The walled garden does not need dungeon masters. When I put up my thoughts initially I was thinking mainly about the customer class called “dungeon masters.” I was not thinking about artificial intelligence, though, and I should have been. What I was thinking about was the idea that, making up figures here, 80% of D&D players are player-character players. You know, rangers, and sorcerers, and tieflings, and war-forged, and all that good stuff. And these people buy a book, maybe a couple, and maybe some 3rd party material to make their characters bounce.
And then, like, 20% of players are dungeon masters, and they buy more stuff. Some of them maybe a lot more stuff, and maybe a lot of that lot more is actually 3rd party stuff.
And Hasbro wanted to get their hands on a cut of the money dungeon masters spend, and to encourage pc players to spend more money over-all. And Hasbro wants all the money.
And that’s the rationale for the walled garden. Set it up so the only place Dungeons & Dragons content lives is inside a service that cost some dollars every month just to log-in (and the floated thirty bucks a month sounds like a lot). Charge for access to the content store, and then charge for access to the content. Maybe charge for adventuring time, too. Who knows!?
There is, sometimes, discourse about how few dungeon masters there are in the world, and how many of the ones who exist are “forever dms,” and how that can really take a toll on those people, and how some tables break down because the forever dungeon master… just… couldn’t.
But the walled garden doesn’t have to worry about that. Maybe subscribers will become little atomized units of play. So players who want to play can find tables with players who want to be dungeon masters, and (aside from time zones) scheduling and commitments are easy! You don’t need friends and neighbors with bodies!

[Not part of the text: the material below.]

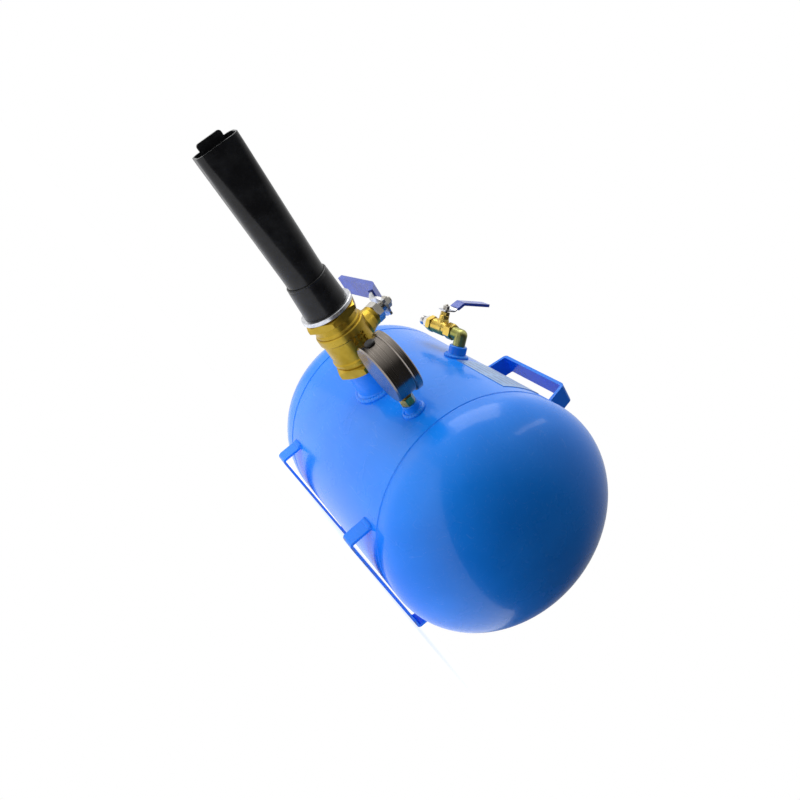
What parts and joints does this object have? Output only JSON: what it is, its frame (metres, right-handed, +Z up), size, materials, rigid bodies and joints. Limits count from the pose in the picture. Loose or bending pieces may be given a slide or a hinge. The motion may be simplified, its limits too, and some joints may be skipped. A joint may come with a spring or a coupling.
{
  "type": "portable compressed-air receiver tank",
  "caption": "Portable domed air receiver tank on strap feet, with carrying handle, lever ball valve and flattened outlet barrel, pressure gauge and small filling valve.",
  "frame": {"origin": "on the floor under the middle of the vessel, midway between the feet", "axes": "+Z up, Y along the vessel, -X the way the outlet barrel points"},
  "size_m": [0.5702, 0.444, 0.3124],
  "materials": {
    "vessel_paint": "glossy blue powder coat",
    "plate_aluminium": "satin, blank",
    "valve_brass": "cast, dull",
    "ball_chrome": "polished",
    "seat_white": "waxy",
    "stem_steel": "plated",
    "lever_zinc": "zinc plated",
    "grip_vinyl": "dipped vinyl",
    "barrel_black": "satin black",
    "gauge_stainless": "brushed stainless",
    "gauge_glass": "clear",
    "dial_white": "printed scale",
    "needle_black": "matt",
    "gauge_brass": "machined",
    "screw_steel": "machined",
    "plug_rubber": "matt",
    "elbow_zinc": "yellow zinc passivate",
    "small_valve_brass": "machined",
    "nipple_steel": "plated"
  },
  "bodies": {
    "vessel": {"tank_shell": "vessel_paint", "rear_head": "vessel_paint", "front_head": "vessel_paint", "front_girth_weld": "vessel_paint", "rear_girth_weld": "vessel_paint", "front_foot": "vessel_paint", "rear_foot": "vessel_paint", "foot_welds": "vessel_paint", "carry_handle": "vessel_paint", "handle_welds": "vessel_paint", "outlet_stub": "vessel_paint", "outlet_weld": "vessel_paint", "gauge_weld": "vessel_paint", "fill_weld": "vessel_paint", "gauge_bung": "vessel_paint", "fill_bung": "vessel_paint", "rating_plate": "plate_aluminium", "valve_body": "valve_brass", "valve_cap": "valve_brass", "inner_seat": "seat_white", "outer_seat": "seat_white", "stem_packing": "seat_white", "fill_inner_seat": "seat_white", "fill_outer_seat": "seat_white", "gland_nut": "stem_steel", "lock_ring": "lever_zinc", "barrel_sleeve": "barrel_black", "barrel_tube": "barrel_black", "barrel_lip": "barrel_black", "gauge_case": "gauge_stainless", "gauge_bezel": "gauge_stainless", "gauge_lens": "gauge_glass", "gauge_dial": "dial_white", "gauge_socket": "gauge_brass", "gauge_movement": "gauge_brass", "bourdon_tube": "gauge_brass", "dial_screws": "screw_steel", "gauge_plug": "plug_rubber", "fill_elbow": "elbow_zinc", "fill_body": "small_valve_brass", "fill_cap": "small_valve_brass", "fill_gland_nut": "small_valve_brass", "fill_nipple": "nipple_steel"},
    "main_lever": {"valve_stem": "stem_steel", "valve_ball": "ball_chrome", "valve_lever": "lever_zinc", "lever_grip": "grip_vinyl", "lever_washer": "stem_steel", "lever_nut": "stem_steel"},
    "fill_lever_body": {"fill_stem": "stem_steel", "fill_ball": "ball_chrome", "fill_lever": "lever_zinc", "fill_grip": "grip_vinyl", "fill_lever_nut": "stem_steel"},
    "needle": {"gauge_needle": "needle_black"}
  },
  "joints": [
    {"name": "main_lever_turn", "type": "hinge", "parent": "vessel", "child": "main_lever", "pos_m": [-0.198, 0, 0.137], "axis": [0, 0.2079, 0.9781], "range_deg": [0, 90]},
    {"name": "fill_lever_turn", "type": "hinge", "parent": "vessel", "child": "fill_lever_body", "pos_m": [-0.11539, 0.03398, 0.24392], "axis": [-0.7071, 0, 0.7071], "range_deg": [0, 90]},
    {"name": "gauge_needle_turn", "type": "hinge", "parent": "vessel", "child": "needle", "pos_m": [-0.1894, -0.085, 0.137], "axis": [0, 0, -1], "range_deg": [0, 270]}
  ]
}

But what I was actually thinking about was Hasbro could hire dungeon masters. Then the issues with burnt out player dungeon masters would start to melt away. Staff dungeon masters could work on several campaign tables at once (not simultaneously, of course, but maybe). You know, a 40 hour week breaks down to 10 sessions per week of 4 hours each. That’s a lot, but maybe three days a week there are 2 sessions in a day, and the… whatever, I’m not Hasbro’s schedule monkey.
Now toss aidms into the mix, and Hasbro’s options really start to expand. Expand again. Aidms start by helping staff dms, and machine learning kicks in, and maybe aidms start to handle simple rail-roady things, and staff handle more complex things. Then aidms handle more complex adventures, and staff dms just sort of oversee what’s going on, solve weird edge cases, flip some switches if a table takes off in a direction the aidm doesn’t have the extra fingers for. In about a year, all dms in the walled garden are named Steve or Gwendolyn, and only live as a floating chatbox in the corner of the screen, or maybe even not that, and they all sound like the English voice for Siri on your iPhone.

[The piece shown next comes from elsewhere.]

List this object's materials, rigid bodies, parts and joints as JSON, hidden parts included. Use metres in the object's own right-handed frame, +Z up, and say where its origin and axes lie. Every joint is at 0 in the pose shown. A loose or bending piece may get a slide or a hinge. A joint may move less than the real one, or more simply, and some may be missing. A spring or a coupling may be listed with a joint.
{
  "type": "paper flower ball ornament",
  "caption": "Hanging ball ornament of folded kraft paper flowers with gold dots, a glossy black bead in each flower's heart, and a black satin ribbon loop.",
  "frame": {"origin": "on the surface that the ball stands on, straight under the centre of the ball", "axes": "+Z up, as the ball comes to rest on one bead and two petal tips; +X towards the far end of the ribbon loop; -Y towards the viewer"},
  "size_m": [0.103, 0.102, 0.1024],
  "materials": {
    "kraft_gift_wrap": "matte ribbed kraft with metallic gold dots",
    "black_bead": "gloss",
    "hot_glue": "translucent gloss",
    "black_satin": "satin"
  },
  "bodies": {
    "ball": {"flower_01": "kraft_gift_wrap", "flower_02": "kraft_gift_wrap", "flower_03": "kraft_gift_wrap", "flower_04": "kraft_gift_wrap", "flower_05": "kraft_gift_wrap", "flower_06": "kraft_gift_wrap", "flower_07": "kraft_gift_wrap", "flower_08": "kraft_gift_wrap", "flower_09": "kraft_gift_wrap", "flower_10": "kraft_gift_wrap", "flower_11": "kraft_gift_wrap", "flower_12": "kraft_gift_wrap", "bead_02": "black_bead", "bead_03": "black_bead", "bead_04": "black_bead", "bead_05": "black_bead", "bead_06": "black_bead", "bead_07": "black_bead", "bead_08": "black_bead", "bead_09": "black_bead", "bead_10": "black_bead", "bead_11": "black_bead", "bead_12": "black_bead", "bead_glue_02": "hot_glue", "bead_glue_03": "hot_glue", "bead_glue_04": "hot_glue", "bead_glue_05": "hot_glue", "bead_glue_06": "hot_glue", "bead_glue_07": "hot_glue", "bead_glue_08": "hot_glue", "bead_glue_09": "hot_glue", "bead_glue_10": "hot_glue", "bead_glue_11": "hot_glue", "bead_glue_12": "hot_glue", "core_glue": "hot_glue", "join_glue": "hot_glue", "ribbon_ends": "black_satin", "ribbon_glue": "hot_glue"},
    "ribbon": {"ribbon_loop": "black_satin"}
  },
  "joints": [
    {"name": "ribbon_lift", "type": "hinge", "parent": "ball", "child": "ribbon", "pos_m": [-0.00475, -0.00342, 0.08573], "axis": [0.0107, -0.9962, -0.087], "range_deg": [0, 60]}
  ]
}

On the other hand, The Motley Fool thinks Hasbro’s deal is kind of a mess, and maybe don’t buy Hasbro stock today, ya?
In case you missed it, or love to hear it, I think Hasbro’s plan was/is to position D&D as a service rather than a product, and pitch that service to players who haven’t even begun to play yet, and who don’t know about the do it yourself aspect of role-playing games. The various monetization add-ons (movie! tv! toys, beach towels, action figures, lunch boxes, socks, what-have-yous) are great for revenue, but are mainly geared toward drawing new players into the walled garden.
I do think the walled garden plan will/does contain a real-life table-top component, but as another on-boarding add-on. I expect it will be a booklet, or maybe a $50 hardcover as per usual these days in that line, that gives people to opportunity to roll up playable characters, have some adventures, and feel FOMO about the walled garden.
I imagine it will be some classes, some playable ancestries (or species or whatever, Hasbro doesn’t care what you call them), and options to take pcs up to 3rd, or maybe 5th, level. Probably 3rd. Enough to feel like the walled garden is worth it, but not far enough that players feel like they have actually accomplished something with their character, and decide to start over.
The crystal ball is about to close for the night, and as The Firesign Theatre says, “I see you are a sailor.”
Edit (1/18/23): For what it’s worth, a few hours after this post went up, D&DBeyond took to twitter to explicitly deny $30/mo and aidms.
So there’s that bit of p.r. to stick in your pipe.
Edit (1/19/23): the $30/mo and (apparently aidms) come from a faked slide on reddit. The reddit OP admitted to the fakery, and this was all back in Aug., 2022. I did my part to further propagation of these known falsehoods, and that was wrong. These changes are not in the works, and they are in the air, and specifically should not be. The people at D&DBeyond and Wizards of the Coast do not deserve grief for the fact that lies are flying around about their products or plans.
And also: I believe that Hasbro does have plans, and the people at D&DBeyond and Wizards of the Coast are going to be expected to implement them. Maybe not today, and maybe not tomorrow, but soon, and for the rest of your life. This whole three-post blog exercise was for me to say my “appears to me” thing, stand by it, and find out how wrong I was as time passes. I expected to be wrong, but I did not expect to further lies, and I am sorry that I did that.